Note that the abstract classes can be used as stand-ins for the real thing in issubclass() and isinstance.

from pandas import DataFrame

issubclass(DataFrame, AbstractPandasFrame)
isinstance(DataFrame(), AbstractPandasFrame)
True

📝 Note that you can use AbstractPandasFrame.register_backend("pandas", "DataFrame"), as an alternative way to register backends.

Simple fill_na: isinstance to switch behavior

The fill_na() function below uses custom handling for pandas and polars.

def fill_na(data, x):
    if isinstance(data, AbstractPolarsFrame):
        return data.fill_nan(x)
    elif isinstance(data, AbstractPandasFrame):
        return data.fillna(x)
    else:
        raise NotImplementedError()

Notice that neither pandas nor polars need to be imported when defining fill_na().

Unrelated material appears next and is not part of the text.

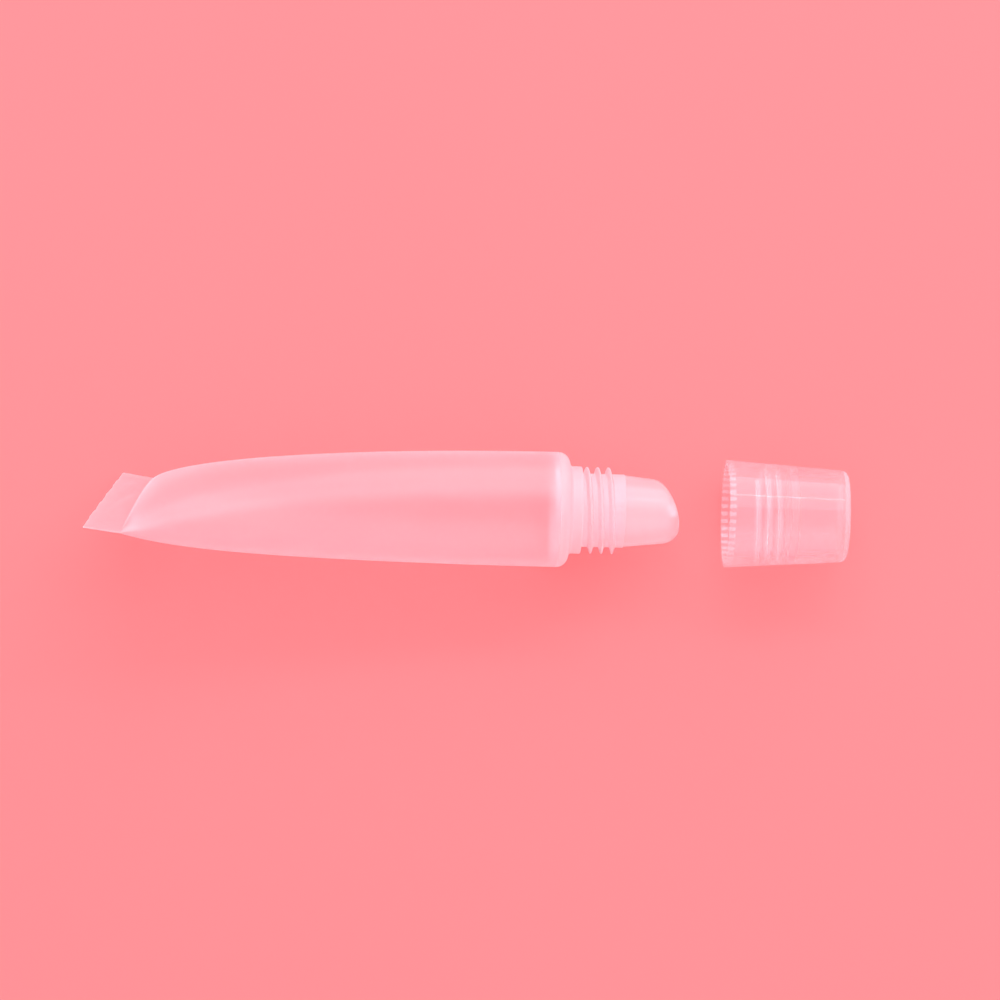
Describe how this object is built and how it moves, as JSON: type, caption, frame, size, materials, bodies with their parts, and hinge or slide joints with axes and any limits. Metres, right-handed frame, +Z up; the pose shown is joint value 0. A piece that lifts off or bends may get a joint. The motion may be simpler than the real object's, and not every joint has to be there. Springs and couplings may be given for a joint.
{
  "type": "lip gloss squeeze tube",
  "caption": "Open lip gloss squeeze tube with a crimped tail, a screw neck, a slanted applicator tip and a tapered screw cap with a seal ring.",
  "frame": {"origin": "bottom centre of the bounding box of the tube and its cap, on the surface that they lie on", "axes": "+X along the row, from the crimped tail to the cap's closed end; +Y sideways; +Z up. The tube's own axis slopes down towards +X by 3.16 degrees, because the wide flat tail props it up."},
  "size_m": [0.1056, 0.016, 0.0243],
  "materials": {
    "sleeve_plastic": "natural soft polyethylene, thin and frosted, lets light through",
    "neck_plastic": "natural polyethylene moulding, milky",
    "tip_plastic": "smooth milky polyethylene, soft sheen",
    "cap_plastic": "natural polypropylene, translucent, glossy outside",
    "seal_soft": "translucent soft elastomer"
  },
  "bodies": {
    "tube": {"sleeve": "sleeve_plastic", "shoulder_neck": "neck_plastic", "applicator_tip": "tip_plastic"},
    "seal": {"seal_ring": "seal_soft"},
    "cap": {"cap": "cap_plastic"}
  },
  "joints": [
    {"name": "cap_advance", "type": "slide", "parent": "tube", "child": "seal", "axis": [-0.9985, 0, 0.0552], "range_m": [0, 0.0215]},
    {"name": "cap_turn", "type": "hinge", "parent": "seal", "child": "cap", "pos_m": [0.0435, 0, 0.00709], "axis": [-0.9985, 0, 0.0552], "range_deg": [0, 5160]}
  ],
  "couplings": [
    {"joint": "cap_turn", "follows": "cap_advance", "rad_per_m": 4188.8}
  ]
}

Here is an example of calling fill_na() on both kinds of DataFrames.

# test polars ----

import polars as pl

df = pl.DataFrame({"x": [1, 2, None]})
fill_na(df, 3)


# test pandas ----

import pandas as pd

df = pd.DataFrame({"x": [1, 2, None]})
fill_na(df, 3)
     x
0  1.0
1  2.0
2  3.0

The key here is that a user could have only pandas, or only polars, installed. Importantly, doing the isinstance checks do not import any libraries!

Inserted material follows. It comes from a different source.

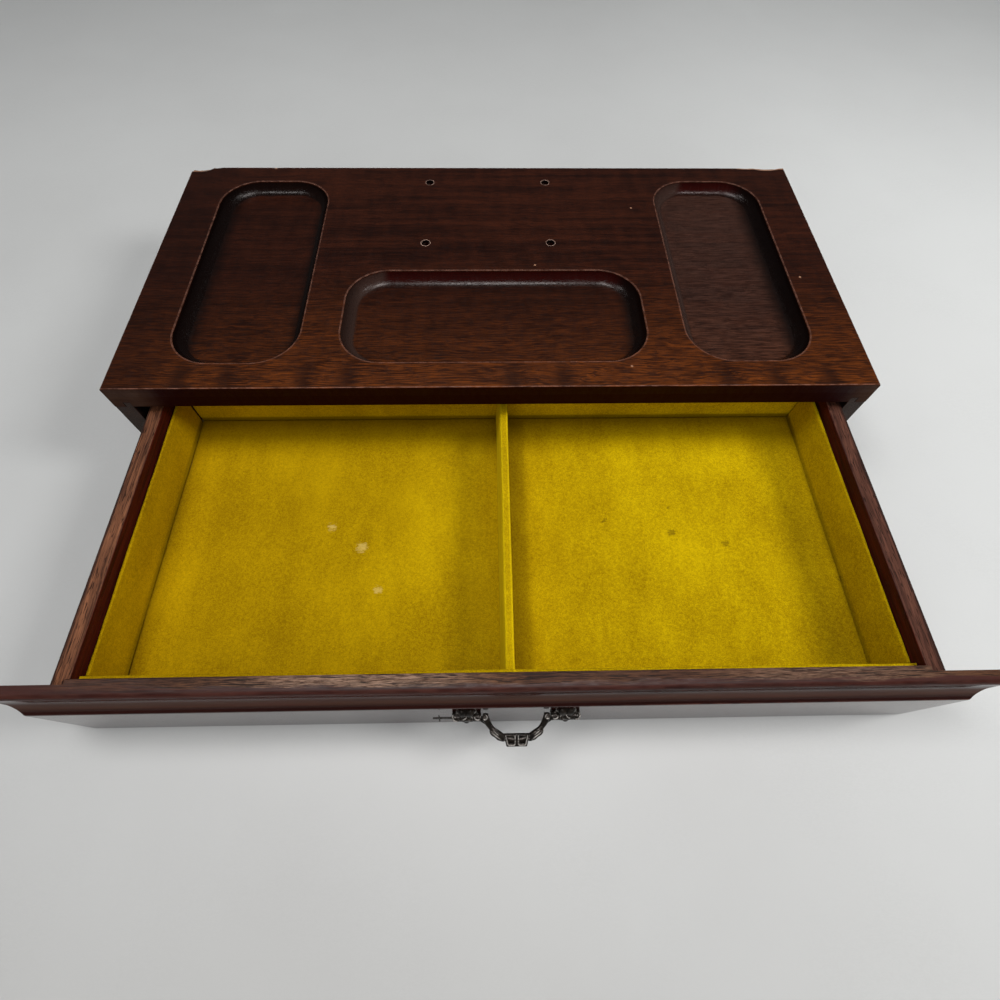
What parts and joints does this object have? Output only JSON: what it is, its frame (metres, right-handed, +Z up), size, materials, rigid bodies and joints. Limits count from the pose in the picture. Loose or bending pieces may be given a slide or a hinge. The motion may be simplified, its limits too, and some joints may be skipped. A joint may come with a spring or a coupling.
{
  "type": "valet box",
  "caption": "Flat wooden valet box with carved trays in its top and a velvet-lined drawer behind a moulded front with a small cast bail pull.",
  "frame": {"origin": "centre of the case's underside, on the surface it stands on", "axes": "+X to the right as seen from the drawer front, +Y towards the back, +Z up"},
  "size_m": [0.457, 0.3845, 0.08],
  "materials": {
    "top_wood": "dark red-brown mahogany stain, satin lacquer",
    "case_wood": "very dark stained wood, satin lacquer",
    "front_wood": "deep wine-red stain under gloss lacquer, worn along the top edge",
    "drawer_wood": "open-grained brown wood, stained wine red on the inner faces",
    "plywood": "raw plywood",
    "velvet": "mustard-gold velvet over card",
    "antique_bronze": "cast bronze with a dark patina, rubbed bright on the high spots",
    "steel": "plain steel"
  },
  "bodies": {
    "case": {"top_board": "top_wood", "case_side_left": "case_wood", "case_side_right": "case_wood", "case_back": "case_wood", "case_bottom": "case_wood", "kicker_left": "drawer_wood", "kicker_right": "drawer_wood", "case_back_brads": "steel", "case_bottom_brads": "steel"},
    "drawer": {"drawer_front": "front_wood", "drawer_side_left": "drawer_wood", "drawer_side_right": "drawer_wood", "drawer_back": "drawer_wood", "drawer_bottom": "plywood", "drawer_brads": "steel", "lining_front": "velvet", "lining_back": "velvet", "lining_side_left": "velvet", "lining_side_right": "velvet", "lining_floor_left": "velvet", "lining_floor_right": "velvet", "divider_board": "plywood", "divider_cover": "velvet", "handle_post_left": "antique_bronze", "handle_post_right": "antique_bronze", "pivot_pin_left": "antique_bronze", "pivot_pin_right": "antique_bronze", "handle_screws": "steel"},
    "bail": {"bail": "antique_bronze"}
  },
  "joints": [
    {"name": "drawer_slide", "type": "slide", "parent": "case", "child": "drawer", "axis": [0, -1, 0], "range_m": [-0.1517, 0.02]},
    {"name": "bail_hinge", "type": "hinge", "parent": "drawer", "child": "bail", "pos_m": [0.0078, -0.2687, 0.04], "axis": [-1, 0, 0], "range_deg": [0, 80]}
  ]
}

Advanced fill_na: generic function dispatch

databackend shines when combined with generic function dispatch. This is a programming approach where you declare a function (e.g. fill_na()), and then register each backend specific implementation on the function.

Python has a built-in function implementing this called functools.singledispatch.

Here is an example of the previous fill_na() function written using it.

from functools import singledispatch

@singledispatch
def fill_na2(data, x):
    raise NotImplementedError(f"No support for class: {type(data)}")


# handle polars ----

@fill_na2.register
def _(data: AbstractPolarsFrame, x):
    return data.fill_nan(x)


# handle pandas ----

@fill_na2.register
def _(data: AbstractPandasFrame, x):
    return data.fillna(x)

Note two important decorators:

  • @singledispatch defines a default function. This gets called if no specific implementations are found.
  • @fill_na2.register defines specific versions of the function.

Here’s an example of it in action.

# example ----

import pandas as pd
import polars as pl

df = pl.DataFrame({"x": [1, 2, None]})
fill_na2(df, 3)

df = pd.DataFrame({"x": [1, 2, None]})
fill_na2(df, 3)
     x
0  1.0
1  2.0
2  3.0

How it works

Under the hood, AbstractBackend behaves similarly to python’s builtin abc.ABC class.

from abc import ABC

class MyABC(ABC):
    pass

from io import StringIO

MyABC.register(StringIO)


# StringIO is a "virtual subclass" of MyABC
isinstance(StringIO("abc"), MyABC)
True

The key difference is that you can specify the virtual subclass using the tuple ("<mod_name>", "<class_name>").

When issubclass(SomeClass, AbstractBackend) runs, then…

  • The standard ABC caching mechanism is checked, and potentially returns the answer immediately.
  • Otherwise, a subclass hook cycles through registered backends.
  • The hook runs the subclass check for any backends that are imported (e.g. are in sys.modules).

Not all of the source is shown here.